Psychotherapeutenliste

§ 17.

...

(3) Der Nachweis der für die Erfüllung der Berufspflichten eines Psychotherapeuten erforderlichen gesundheitlichen Eignung ist durch ein ärztliches Zeugnis zu erbringen. Der Nachweis der Vertrauenswürdigkeit ist durch eine Strafregisterbescheinigung zu erbringen, in der keine Verurteilung aufscheint, die eine verläßliche Berufsausübung nicht erwarten läßt. Das ärztliche Zeugnis und die Strafregisterbescheinigung dürfen im Zeitpunkt der Anmeldung zur Eintragung nicht älter als drei Monate sein.

..."

17 2.3.2. Zur "Vertrauenswürdigkeit" als Voraussetzung für die ärztliche und psychotherapeutische Berufsausübung besteht langjährige Judikatur des Verwaltungsgerichtshofes (vgl. zum ÄrzteG 1998 z.B. die hg. Entscheidungen vom 17. Dezember 1998, Zl. 97/11/0317, vom 24. Februar 2005, Zl. 2003/11/0252, vom 20. April 2010, Zl. 2010/11/0047, vom 24. Juli 2013, Zl. 2010/11/0075, und vom 8. September 2016, Zl.

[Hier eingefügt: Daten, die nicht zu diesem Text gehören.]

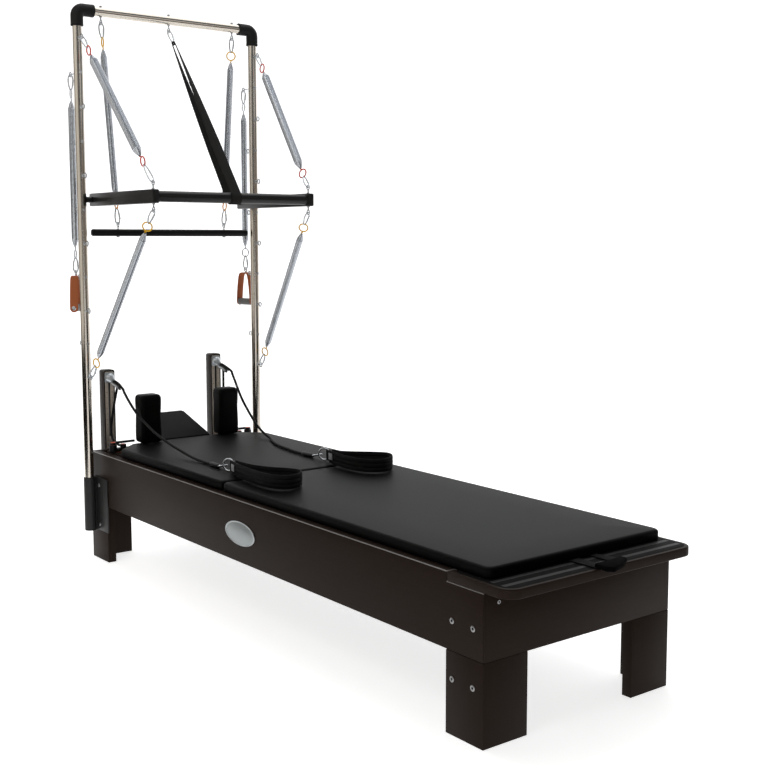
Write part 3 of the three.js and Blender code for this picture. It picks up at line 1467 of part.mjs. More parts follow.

Ra 2015/11/0117; zum Psychotherapiegesetz vgl. das hg. Erkenntnis vom 10. Juni 2015, Zl. 2013/11/0210).

18 Vor dem dargestellten Hintergrund - § 6 Abs. 1 Z. 2 ZÄG gleicht im Wesentlichen § 4 Abs. 2 Z. 2 ÄrzteG 1998 und § 11 Z. 4 des Psychotherapiegesetzes; dass anlässlich der Schaffung eines eigenen Zahnärztegesetzes das Begriffsverständnis der "Vertrauenswürdigkeit" gegenüber dem des ÄrzteG 1998 verändert werden sollte, ist nicht ersichtlich - hat das Verwaltungsgericht zur Auslegung des § 6 Abs. 1 ZÄG zu Recht die Judikatur des Verwaltungsgerichtshofs zu den genannten Vorschriften herangezogen. Von der Revision wird unter Zulässigkeitserwägungen auch nicht aufgezeigt, dass die angefochtene Entscheidung von den Grundlinien dieser Judikatur (vgl. dazu etwa auch das hg. Erkenntnis vom 25. November 2015, Zl. Ra 2015/09/0045) abwiche. Die Anwendung dieser Grundsätze auf den Einzelfall hat im Übrigen regelmäßig - von einer im Interesse der Rechtssicherheit aufzugreifenden krassen Fehlbeurteilung abgesehen - keine über den Einzelfall hinausgehende Bedeutung (vgl. den hg. Beschluss vom 20. April 2016, Zl. Ra 2016/11/0049).

19 2.4. Der erkennende Senat hat aus diesen Erwägungen beschlossen, die Revision zurückzuweisen.